The phrase is “trans woman:” a “she, her, hers” person.  Those were Connie’s chosen pronouns. She is transitioning toward femininity; soon there would be hormones and someday, an operation.

Not all non-standard gender people are transitioning anywhere, though.  They’re happy where they are: in between, or outside, the standard sexes. They use different pronouns:  ve, ver, and vis.  Or xe, xem, and zir.  Or a dozen other sets. These days in the world of gender, it’s all about your pronouns-of-choice.  They’re putting them in their email footers, along with the phone numbers and street address.

Compared to all this, Connie’s M-to-F transition is dead simple.  But still had the damnedest time using Connie’s preferred pronouns.  She still sounded like a man, and looked like one.  In a dress.

So I was relieved when Connie started hormones.  I met with her again after her chest and hips began coming along. They helped me to see her differently.  So when I pick up up the phone and hear a man’s voice say, “Hi, this is Connie,” the image of Connie with tits keeps me straight.

Now that Trump’s in the White House, the great American march forward to gender-neutral restrooms is on hold.  But college campuses like mine will continue to move forward until everybody, of every gender, can lay claim to a restroom that they can be themselves in.

In the meantime, trans men and trans women have their own points of confusion.  Old habits can die hard even after the transition begins.

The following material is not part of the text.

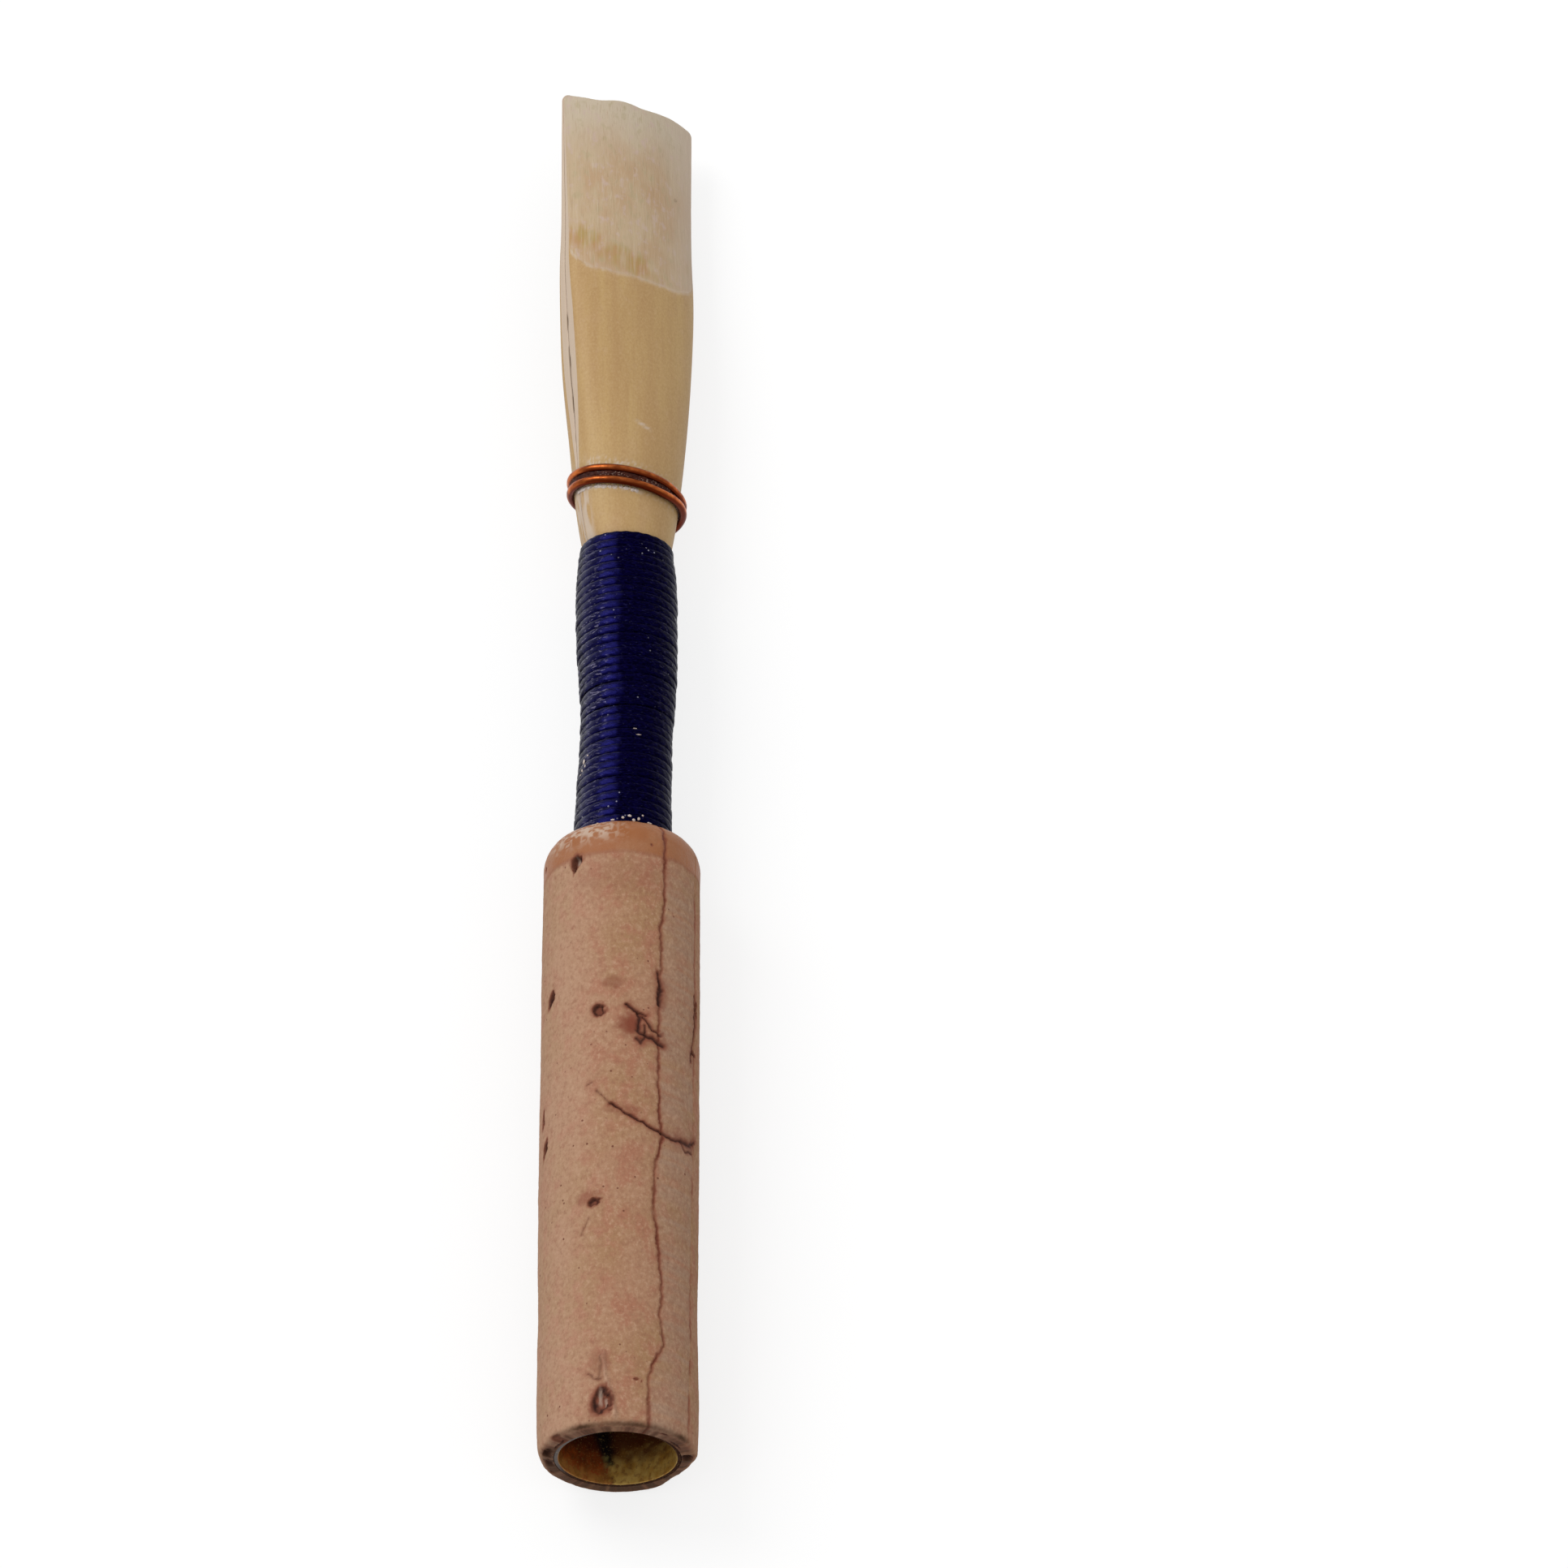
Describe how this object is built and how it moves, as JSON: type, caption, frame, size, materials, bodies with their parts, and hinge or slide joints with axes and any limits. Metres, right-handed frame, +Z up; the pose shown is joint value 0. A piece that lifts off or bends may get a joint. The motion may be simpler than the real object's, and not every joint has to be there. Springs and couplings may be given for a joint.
{
  "type": "oboe reed",
  "caption": "Double reed for an oboe: scraped cane blades bound with thread to a conical brass tube, with a copper wire collar and a cork sleeve that plugs into the instrument.",
  "frame": {"origin": "middle of the reed's length, on the surface that it lies on, straight below its axis", "axes": "+Y along the reed's axis from the open cork end to the tip, +Z up, the reed lying on its cork with its blades rolled 30 degrees about the axis"},
  "size_m": [0.0072, 0.071, 0.0072],
  "materials": {
    "staple_brass": "dulled, drawn tube with a bright cut rim",
    "cork": "sanded cork with dark pits and growth lines, waxed",
    "cane": "satin bark, matt and fibrous where it is scraped",
    "thread": "tight shiny nylon thread",
    "copper_wire": "drawn soft copper wire, lightly tarnished"
  },
  "bodies": {
    "root": {"staple_tube": "staple_brass", "cork_sleeve": "cork", "front_blade": "cane", "rear_blade": "cane", "thread_winding": "thread", "wire": "copper_wire"}
  },
  "joints": []
}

Rhumba was at the basin in a woman’s restroom recently when a more or less female figure burst from a stall and made for the exit — without washing hands.  Another woman entered the now-empty stall; a moment later, Rhumba heard a sharp snort of disgust, follow by a sharp CLACK .  The previous occupant had left the toilet seat up.

Okay trans women:  I’m learning not to see you as men in dresses.  But it’s up to you not to act like them.